# Nars multiples



## snkatha (Oct 1, 2009)

Hi, has anyone used the Nars multiples? What do you think about them. Eg south beach


----------



## sugypop1 (Oct 1, 2009)

I wear MUFE HD in 173 and I use the multiple bronzer in rapa nui as a contour shade. Loves it!!! I find it easy to blend, doesn't look so obvious, and it dries to a powder finish. I would like to try the other shades.


----------



## mrslovejoy (Oct 2, 2009)

I use south beach and palm beach together. I use palm beach more as a foundation to give me that glow, then I use south beach as a blush.

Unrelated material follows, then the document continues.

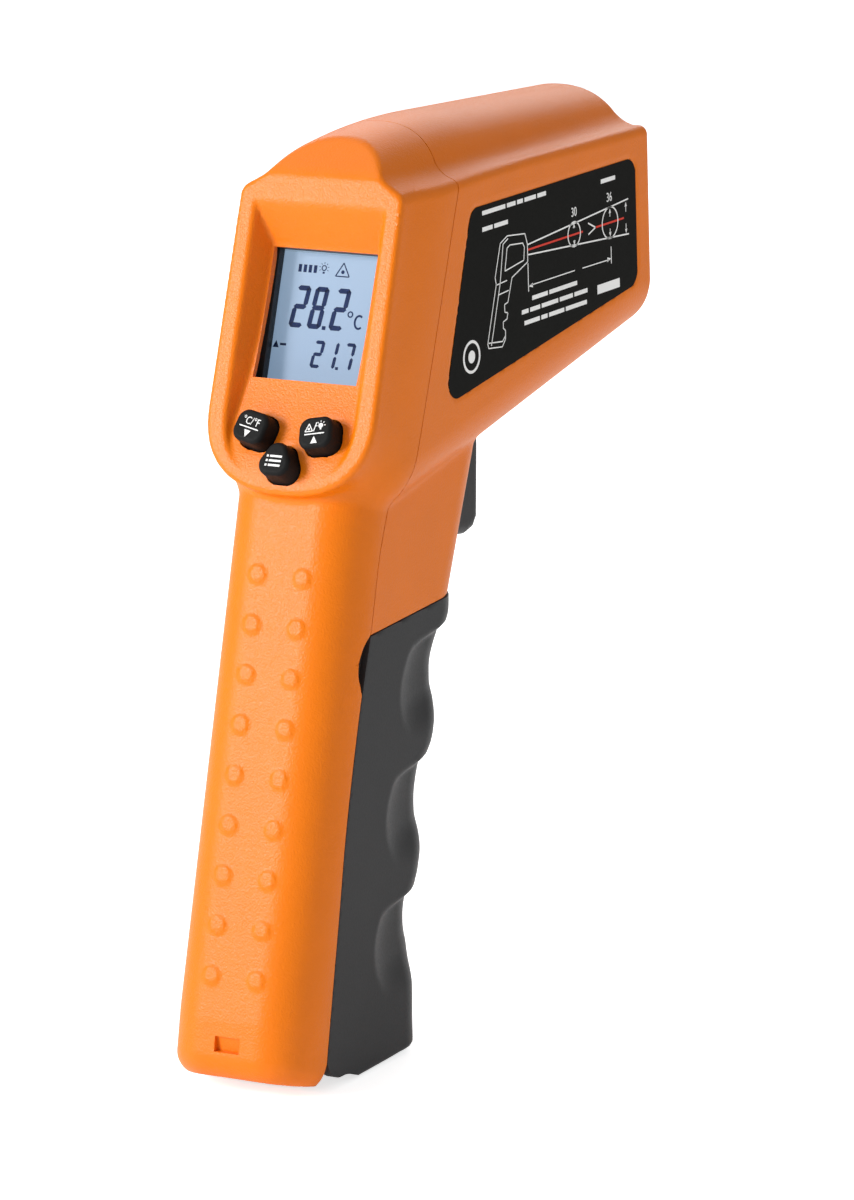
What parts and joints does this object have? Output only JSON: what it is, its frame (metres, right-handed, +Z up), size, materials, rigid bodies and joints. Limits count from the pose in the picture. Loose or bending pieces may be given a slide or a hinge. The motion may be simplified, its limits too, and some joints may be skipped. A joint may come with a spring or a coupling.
{
  "type": "infrared thermometer",
  "caption": "Pistol-grip infrared thermometer with a tilted display, rubber keys, trigger, grooved battery door and a sealed lens barrel with pointer laser.",
  "frame": {"origin": "centre of the grip's flat foot, on the plane of mirror symmetry", "axes": "+X to the right seen from behind, +Y along the aim of the barrel, +Z up with the barrel level"},
  "size_m": [0.035, 0.1211, 0.1568],
  "materials": {
    "orange_shell": "satin moulded, fine texture",
    "black_plastic": "satin moulded",
    "key_rubber": "matt",
    "label_film": "semi-gloss printed film",
    "clear_plastic": "clear, polished",
    "lcd_glass": "pale blue lit display",
    "white_plastic": "satin",
    "circuit_board": "solder mask",
    "chip_epoxy": "matt",
    "plated_steel": "plated",
    "brass": "turned",
    "infrared_glass": "dark infrared window",
    "red_glass": "red filter",
    "cell_wrap": "printed wrap over a metal can",
    "red_wire": "insulated wire"
  },
  "bodies": {
    "housing": {"rear_cover": "orange_shell", "front_housing": "orange_shell", "side_label_right": "label_film", "side_label_left": "label_film", "door_hinge_pin": "plated_steel", "trigger_pivot_pin": "plated_steel", "trigger_spring": "plated_steel", "trigger_switch": "chip_epoxy", "display_window": "clear_plastic", "lcd_frame": "black_plastic", "lcd_panel": "lcd_glass", "backlight_diffuser": "white_plastic", "connector_strip": "key_rubber", "main_board": "circuit_board", "controller_chip": "chip_epoxy", "board_screw_1": "plated_steel", "board_screw_2": "plated_steel", "key_contact_left": "plated_steel", "key_contact_right": "plated_steel", "key_contact_mode": "plated_steel", "keypad_web": "key_rubber", "keypad_board": "circuit_board", "nose_ring": "black_plastic", "infrared_lens": "infrared_glass", "lens_tube": "black_plastic", "infrared_sensor": "plated_steel", "sensor_board": "circuit_board", "laser_window": "red_glass", "laser_module": "brass", "laser_clip": "black_plastic", "buzzer": "chip_epoxy", "battery_tray": "black_plastic", "battery_1": "cell_wrap", "battery_2": "cell_wrap", "battery_spring_1": "plated_steel", "battery_spring_2": "plated_steel", "battery_lead_1": "red_wire", "battery_lead_2": "chip_epoxy", "contact_bridge": "plated_steel", "case_screw_1": "plated_steel", "case_screw_2": "plated_steel"},
    "door": {"battery_door": "black_plastic"},
    "trigger_lever": {"trigger": "black_plastic"},
    "plunger": {"switch_plunger": "white_plastic"},
    "key_left": {"button_left": "key_rubber"},
    "key_right": {"button_right": "key_rubber"},
    "key_mode": {"button_mode": "key_rubber"}
  },
  "joints": [
    {"name": "trigger_pull", "type": "hinge", "parent": "housing", "child": "trigger_lever", "pos_m": [0, 0.0475, 0.1054], "axis": [-1, 0, 0], "range_deg": [0, 7], "stiffness_Nm_per_rad": 0.4, "springref_deg": -5.73},
    {"name": "plunger_travel", "type": "slide", "parent": "housing", "child": "plunger", "axis": [0, -1, 0], "range_m": [0, 0.0019]},
    {"name": "battery_door_swing", "type": "hinge", "parent": "housing", "child": "door", "pos_m": [0, -0.008, 0.0049], "axis": [-1, 0, 0], "range_deg": [0, 76]},
    {"name": "left_press", "type": "slide", "parent": "housing", "child": "key_left", "axis": [0, 0.8544, -0.5196], "range_m": [0, 0.0008], "stiffness_N_per_m": 400, "springref_m": -0.0006},
    {"name": "right_press", "type": "slide", "parent": "housing", "child": "key_right", "axis": [0, 0.8544, -0.5196], "range_m": [0, 0.0008], "stiffness_N_per_m": 400, "springref_m": -0.0006},
    {"name": "mode_press", "type": "slide", "parent": "housing", "child": "key_mode", "axis": [0, 0.8544, -0.5196], "range_m": [0, 0.0008], "stiffness_N_per_m": 400, "springref_m": -0.0006}
  ],
  "couplings": [
    {"joint": "plunger_travel", "follows": "trigger_pull", "m_per_rad": 0.0154}
  ]
}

I also use the st barts/copacabana duo as a highlighting duo.


----------



## mufey (Oct 3, 2009)

I love Mustique as a highlight and Malaysia as bronzer, they're the least shimmery ones too. NC40/2.


----------



## gemmel06 (Oct 4, 2009)

I myself have papa nui and south beach love tham both.  I think NARS multiples are a good investment.


----------



## HeavenLeiBlu (Oct 4, 2009)

I have Malibu, South Beach and Palm Beach... I LOVE South Beach the most.


----------



## alka1 (Oct 4, 2009)

I love them (I own 4) but I think I would prefer a smaller size at a slightly cheaper price. They are way too big and I doubt I will ever finish one before it expires. NARS - please make Mini Multiple sticks!


----------



## HeavenLeiBlu (Oct 4, 2009)

^^^I concur!


----------



## snkatha (Oct 5, 2009)

Oh gosh! They sound good! I hear rapa nui is a good Bronzer for woc. Some ppl describe it as having a hint of red in it. The red bit makes me feel a little iffy:-(


----------



## Fabulous&Fierce (Jan 12, 2010)

I have south beach and I absolutely love it!!


----------



## elektra513 (Mar 23, 2010)

I only have palm beach but I love it very much. Great bronzer/ contour. I wanted some of the other bronzed ones, but I don't want even a hint of redness.

Hope to get South Beach and Portofino next.


----------



## BKTrinVincy (Mar 23, 2010)

I tried one in Sephora yesterday and was debating on it and today this thread pops up lol..

I plan to get papa nui...Im very dark and this would be a good highlight for my complexion


----------



## LILYisatig3r (Jun 1, 2011)

It's so funny this thread is here now, I was in Sephora last week and was playing around with the Orgasm Multiple, and fell in love! I didn't want to spend $39 on it though without tax, so I hopped on eBay and bought the mini just to see if I liked it for every day use. I just got it in the mail today and I LOVE IT :0 It's such a gorgeous color. I liked it so much I went back on and bought the full size for $29 -_-;

  	Here's a question though, do you ladies prefer applying with fingers or a brush? I did my fingers today but I don't like how it basically rubs off my foundation... would a brush be better?


----------



## AnjaNicole (Jun 1, 2011)

I would like to try a Nars Multiple. Which color would you recommend for a NW 45?


----------



## afulton (Jun 5, 2011)

I have St. Barts which I use as a highlight and eye shadow.  I also have Malibu which I have yet to use.  The mua artist used it on me as a cheek color so I felt compelled to buy it but have yet to use it.  Maybe I will pull it out in the fall.  I want to try South Beach but I think the multiples are so huge that NARS should offer them in smaller sizes.  I am sure they were be great sellers then.


----------